[Dataset records]
++++++++++

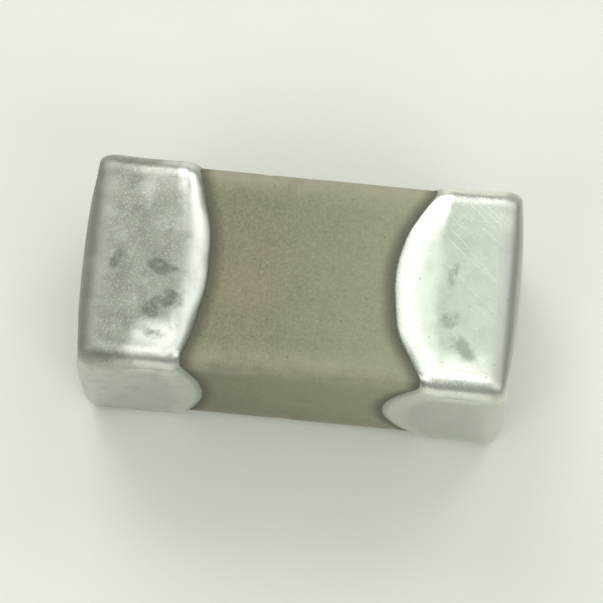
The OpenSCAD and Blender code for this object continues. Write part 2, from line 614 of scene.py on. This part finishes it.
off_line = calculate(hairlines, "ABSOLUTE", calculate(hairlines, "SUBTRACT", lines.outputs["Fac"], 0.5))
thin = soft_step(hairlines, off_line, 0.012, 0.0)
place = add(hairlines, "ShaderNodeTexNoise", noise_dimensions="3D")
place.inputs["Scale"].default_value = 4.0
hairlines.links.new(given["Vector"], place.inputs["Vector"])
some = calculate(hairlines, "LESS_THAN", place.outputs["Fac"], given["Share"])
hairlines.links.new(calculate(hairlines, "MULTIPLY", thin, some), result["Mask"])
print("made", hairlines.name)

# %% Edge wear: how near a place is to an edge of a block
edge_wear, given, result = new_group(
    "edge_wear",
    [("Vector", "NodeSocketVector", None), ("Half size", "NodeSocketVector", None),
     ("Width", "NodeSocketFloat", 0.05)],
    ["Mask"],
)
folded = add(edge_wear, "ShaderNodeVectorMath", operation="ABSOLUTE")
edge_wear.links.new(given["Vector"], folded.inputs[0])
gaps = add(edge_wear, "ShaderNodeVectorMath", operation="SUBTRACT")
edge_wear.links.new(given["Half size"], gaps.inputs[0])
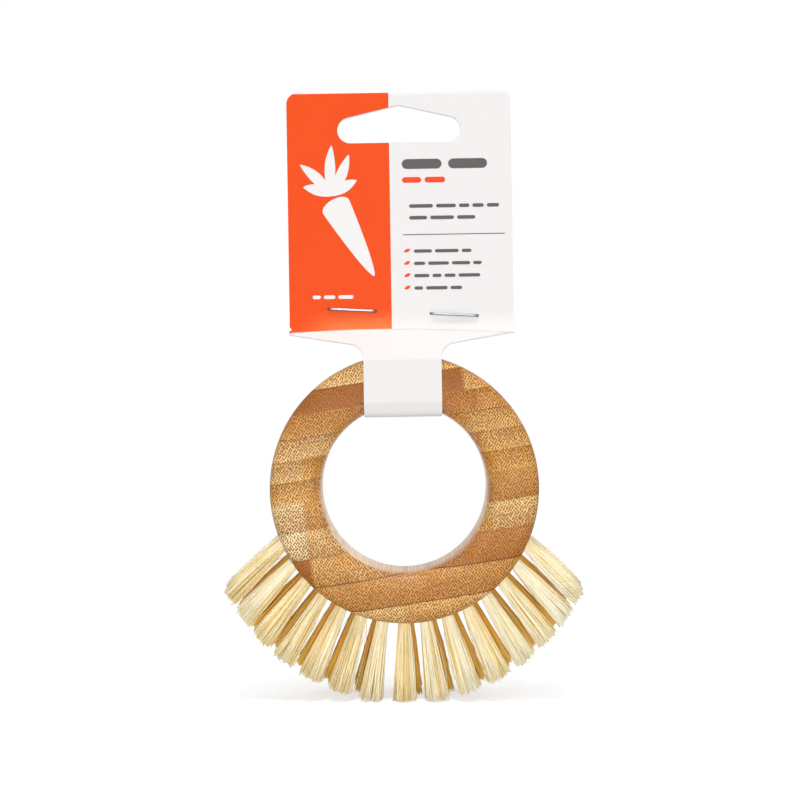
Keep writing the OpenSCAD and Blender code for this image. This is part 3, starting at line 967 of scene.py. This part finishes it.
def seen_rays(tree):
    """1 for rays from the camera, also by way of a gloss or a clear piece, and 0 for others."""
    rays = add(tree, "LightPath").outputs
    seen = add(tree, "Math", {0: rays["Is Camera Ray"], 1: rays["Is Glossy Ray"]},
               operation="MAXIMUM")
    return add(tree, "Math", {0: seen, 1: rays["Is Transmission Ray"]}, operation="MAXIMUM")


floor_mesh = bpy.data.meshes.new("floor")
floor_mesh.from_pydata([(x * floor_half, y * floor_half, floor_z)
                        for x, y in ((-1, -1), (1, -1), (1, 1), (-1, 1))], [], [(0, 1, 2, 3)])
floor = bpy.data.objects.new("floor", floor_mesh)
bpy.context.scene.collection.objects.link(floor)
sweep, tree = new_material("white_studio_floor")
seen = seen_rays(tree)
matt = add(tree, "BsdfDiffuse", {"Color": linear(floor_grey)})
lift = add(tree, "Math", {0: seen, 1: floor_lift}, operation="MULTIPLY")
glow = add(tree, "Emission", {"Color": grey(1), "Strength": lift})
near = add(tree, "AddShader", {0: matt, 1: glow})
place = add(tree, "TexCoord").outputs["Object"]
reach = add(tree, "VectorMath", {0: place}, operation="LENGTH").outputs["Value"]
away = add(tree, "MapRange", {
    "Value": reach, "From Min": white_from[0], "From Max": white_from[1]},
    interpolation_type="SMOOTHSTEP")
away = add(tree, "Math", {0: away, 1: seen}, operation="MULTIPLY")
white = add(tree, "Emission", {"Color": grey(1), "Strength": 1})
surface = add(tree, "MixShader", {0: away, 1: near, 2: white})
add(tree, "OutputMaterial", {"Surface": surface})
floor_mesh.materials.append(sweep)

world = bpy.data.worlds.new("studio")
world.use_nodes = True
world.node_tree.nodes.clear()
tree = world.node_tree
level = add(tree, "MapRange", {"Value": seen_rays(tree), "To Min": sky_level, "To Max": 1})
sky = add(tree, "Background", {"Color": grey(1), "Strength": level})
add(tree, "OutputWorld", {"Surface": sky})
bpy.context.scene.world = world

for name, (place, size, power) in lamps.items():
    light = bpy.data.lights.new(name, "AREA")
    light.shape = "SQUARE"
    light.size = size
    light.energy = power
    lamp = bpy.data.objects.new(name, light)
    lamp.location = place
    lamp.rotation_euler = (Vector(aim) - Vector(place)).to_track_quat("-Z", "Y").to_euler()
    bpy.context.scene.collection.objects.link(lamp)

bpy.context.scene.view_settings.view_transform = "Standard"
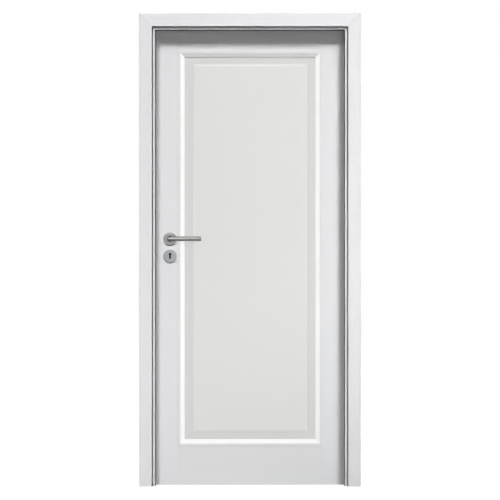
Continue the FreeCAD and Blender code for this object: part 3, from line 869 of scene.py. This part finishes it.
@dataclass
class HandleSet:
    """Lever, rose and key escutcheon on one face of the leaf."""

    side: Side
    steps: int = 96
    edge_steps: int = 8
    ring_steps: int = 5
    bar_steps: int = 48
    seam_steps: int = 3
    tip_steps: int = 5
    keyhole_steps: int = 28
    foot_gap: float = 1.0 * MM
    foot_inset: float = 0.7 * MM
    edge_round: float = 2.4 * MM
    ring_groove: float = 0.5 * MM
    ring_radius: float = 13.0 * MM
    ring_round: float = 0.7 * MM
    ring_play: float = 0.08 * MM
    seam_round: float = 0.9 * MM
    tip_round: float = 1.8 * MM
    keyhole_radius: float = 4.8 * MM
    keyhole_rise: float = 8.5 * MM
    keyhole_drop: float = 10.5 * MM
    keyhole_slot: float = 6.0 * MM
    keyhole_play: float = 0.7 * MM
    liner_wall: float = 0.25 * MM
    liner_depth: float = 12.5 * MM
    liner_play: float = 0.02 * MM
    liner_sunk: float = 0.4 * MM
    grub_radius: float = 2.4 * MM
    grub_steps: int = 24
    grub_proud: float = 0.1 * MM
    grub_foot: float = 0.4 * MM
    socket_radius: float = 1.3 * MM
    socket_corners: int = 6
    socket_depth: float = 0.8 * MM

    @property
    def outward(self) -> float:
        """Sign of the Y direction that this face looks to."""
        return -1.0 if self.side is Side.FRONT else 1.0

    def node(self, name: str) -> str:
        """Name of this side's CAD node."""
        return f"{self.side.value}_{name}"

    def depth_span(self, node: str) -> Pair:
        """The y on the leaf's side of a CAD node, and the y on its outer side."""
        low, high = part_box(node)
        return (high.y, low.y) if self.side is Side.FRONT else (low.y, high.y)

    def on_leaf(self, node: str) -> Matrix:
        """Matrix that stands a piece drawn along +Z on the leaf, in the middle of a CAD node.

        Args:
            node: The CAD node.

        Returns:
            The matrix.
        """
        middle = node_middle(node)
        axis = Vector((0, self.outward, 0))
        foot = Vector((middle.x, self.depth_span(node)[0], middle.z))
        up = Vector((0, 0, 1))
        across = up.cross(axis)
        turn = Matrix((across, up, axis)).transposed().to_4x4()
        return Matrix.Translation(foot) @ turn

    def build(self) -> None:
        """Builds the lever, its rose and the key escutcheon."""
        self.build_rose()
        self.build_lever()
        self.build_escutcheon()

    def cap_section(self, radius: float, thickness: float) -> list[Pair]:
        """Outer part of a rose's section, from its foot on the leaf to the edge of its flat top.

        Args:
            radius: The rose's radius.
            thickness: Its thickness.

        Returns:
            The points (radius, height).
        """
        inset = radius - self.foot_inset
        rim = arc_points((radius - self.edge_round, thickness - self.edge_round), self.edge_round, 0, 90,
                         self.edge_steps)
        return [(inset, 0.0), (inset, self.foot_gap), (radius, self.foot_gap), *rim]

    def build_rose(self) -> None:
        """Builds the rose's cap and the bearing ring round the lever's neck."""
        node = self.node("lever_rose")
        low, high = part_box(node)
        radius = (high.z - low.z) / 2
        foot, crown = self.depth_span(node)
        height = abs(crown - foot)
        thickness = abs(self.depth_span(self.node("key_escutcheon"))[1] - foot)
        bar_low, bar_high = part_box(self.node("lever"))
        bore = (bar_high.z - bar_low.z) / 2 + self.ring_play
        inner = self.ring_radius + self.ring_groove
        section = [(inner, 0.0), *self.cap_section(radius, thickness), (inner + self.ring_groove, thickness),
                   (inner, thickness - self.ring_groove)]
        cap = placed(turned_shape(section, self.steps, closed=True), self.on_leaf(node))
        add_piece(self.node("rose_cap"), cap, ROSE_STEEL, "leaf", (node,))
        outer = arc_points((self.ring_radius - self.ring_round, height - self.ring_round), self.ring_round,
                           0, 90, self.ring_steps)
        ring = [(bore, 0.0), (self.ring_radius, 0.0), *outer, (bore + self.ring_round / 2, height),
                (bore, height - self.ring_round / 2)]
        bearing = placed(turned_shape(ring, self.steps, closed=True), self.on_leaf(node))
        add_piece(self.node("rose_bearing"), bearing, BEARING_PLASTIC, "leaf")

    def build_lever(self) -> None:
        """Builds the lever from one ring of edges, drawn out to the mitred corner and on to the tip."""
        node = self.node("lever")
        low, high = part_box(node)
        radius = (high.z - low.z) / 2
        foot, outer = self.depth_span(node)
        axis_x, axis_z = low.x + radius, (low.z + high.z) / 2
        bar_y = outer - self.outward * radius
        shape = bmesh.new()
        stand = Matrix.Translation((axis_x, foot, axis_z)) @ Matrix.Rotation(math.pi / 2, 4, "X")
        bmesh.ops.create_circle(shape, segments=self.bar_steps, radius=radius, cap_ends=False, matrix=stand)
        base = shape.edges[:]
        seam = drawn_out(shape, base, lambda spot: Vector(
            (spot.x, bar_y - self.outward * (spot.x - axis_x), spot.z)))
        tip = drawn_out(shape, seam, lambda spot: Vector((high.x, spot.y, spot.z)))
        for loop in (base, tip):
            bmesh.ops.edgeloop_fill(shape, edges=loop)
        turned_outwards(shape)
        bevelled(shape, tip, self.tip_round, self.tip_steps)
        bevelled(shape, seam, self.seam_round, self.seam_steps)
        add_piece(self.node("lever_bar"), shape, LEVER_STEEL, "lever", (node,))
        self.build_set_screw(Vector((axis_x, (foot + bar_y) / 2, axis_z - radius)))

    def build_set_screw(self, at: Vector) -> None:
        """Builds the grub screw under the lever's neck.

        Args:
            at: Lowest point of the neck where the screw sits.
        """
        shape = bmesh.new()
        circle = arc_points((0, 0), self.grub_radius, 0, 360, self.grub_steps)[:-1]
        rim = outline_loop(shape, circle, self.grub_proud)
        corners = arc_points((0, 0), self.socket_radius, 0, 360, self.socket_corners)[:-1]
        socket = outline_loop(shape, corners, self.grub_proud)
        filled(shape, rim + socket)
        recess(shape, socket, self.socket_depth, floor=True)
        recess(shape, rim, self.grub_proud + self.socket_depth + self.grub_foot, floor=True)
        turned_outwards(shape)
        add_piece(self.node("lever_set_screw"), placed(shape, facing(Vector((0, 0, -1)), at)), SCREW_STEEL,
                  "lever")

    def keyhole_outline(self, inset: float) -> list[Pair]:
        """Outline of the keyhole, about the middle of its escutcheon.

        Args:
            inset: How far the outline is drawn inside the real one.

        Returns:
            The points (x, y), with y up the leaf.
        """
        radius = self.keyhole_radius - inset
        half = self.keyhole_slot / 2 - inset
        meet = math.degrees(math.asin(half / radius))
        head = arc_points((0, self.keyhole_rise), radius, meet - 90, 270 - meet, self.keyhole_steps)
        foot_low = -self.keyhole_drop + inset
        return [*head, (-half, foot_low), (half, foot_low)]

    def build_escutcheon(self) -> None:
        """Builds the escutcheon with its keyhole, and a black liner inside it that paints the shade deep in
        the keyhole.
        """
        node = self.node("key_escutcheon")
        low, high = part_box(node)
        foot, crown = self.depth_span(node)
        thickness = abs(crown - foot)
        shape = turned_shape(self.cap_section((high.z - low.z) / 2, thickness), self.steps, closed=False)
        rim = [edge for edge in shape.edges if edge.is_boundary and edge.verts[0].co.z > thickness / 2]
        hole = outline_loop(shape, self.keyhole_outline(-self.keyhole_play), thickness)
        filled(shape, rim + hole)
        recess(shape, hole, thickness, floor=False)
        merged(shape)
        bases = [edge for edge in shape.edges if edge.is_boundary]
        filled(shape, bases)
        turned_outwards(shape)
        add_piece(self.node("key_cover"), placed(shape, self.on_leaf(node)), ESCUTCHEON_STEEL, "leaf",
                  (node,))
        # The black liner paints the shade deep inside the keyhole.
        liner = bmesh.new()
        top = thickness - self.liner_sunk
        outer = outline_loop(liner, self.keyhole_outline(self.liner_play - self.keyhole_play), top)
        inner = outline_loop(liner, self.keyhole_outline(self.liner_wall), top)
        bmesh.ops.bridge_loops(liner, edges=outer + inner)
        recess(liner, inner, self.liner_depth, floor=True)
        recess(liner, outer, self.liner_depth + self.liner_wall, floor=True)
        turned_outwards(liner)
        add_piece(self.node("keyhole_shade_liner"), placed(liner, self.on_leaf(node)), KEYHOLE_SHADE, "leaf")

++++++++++

▸ Exercise instructions: Between the line containing "Continue the FreeCAD" and the line containing "socket_depth: float = 0.8 * MM" lies the part to return. Return it exactly, counting both of those lines.

▸ Exercise solution:
Continue the FreeCAD and Blender code for this object: part 3, from line 869 of scene.py. This part finishes it.
@dataclass
class HandleSet:
    """Lever, rose and key escutcheon on one face of the leaf."""

    side: Side
    steps: int = 96
    edge_steps: int = 8
    ring_steps: int = 5
    bar_steps: int = 48
    seam_steps: int = 3
    tip_steps: int = 5
    keyhole_steps: int = 28
    foot_gap: float = 1.0 * MM
    foot_inset: float = 0.7 * MM
    edge_round: float = 2.4 * MM
    ring_groove: float = 0.5 * MM
    ring_radius: float = 13.0 * MM
    ring_round: float = 0.7 * MM
    ring_play: float = 0.08 * MM
    seam_round: float = 0.9 * MM
    tip_round: float = 1.8 * MM
    keyhole_radius: float = 4.8 * MM
    keyhole_rise: float = 8.5 * MM
    keyhole_drop: float = 10.5 * MM
    keyhole_slot: float = 6.0 * MM
    keyhole_play: float = 0.7 * MM
    liner_wall: float = 0.25 * MM
    liner_depth: float = 12.5 * MM
    liner_play: float = 0.02 * MM
    liner_sunk: float = 0.4 * MM
    grub_radius: float = 2.4 * MM
    grub_steps: int = 24
    grub_proud: float = 0.1 * MM
    grub_foot: float = 0.4 * MM
    socket_radius: float = 1.3 * MM
    socket_corners: int = 6
    socket_depth: float = 0.8 * MM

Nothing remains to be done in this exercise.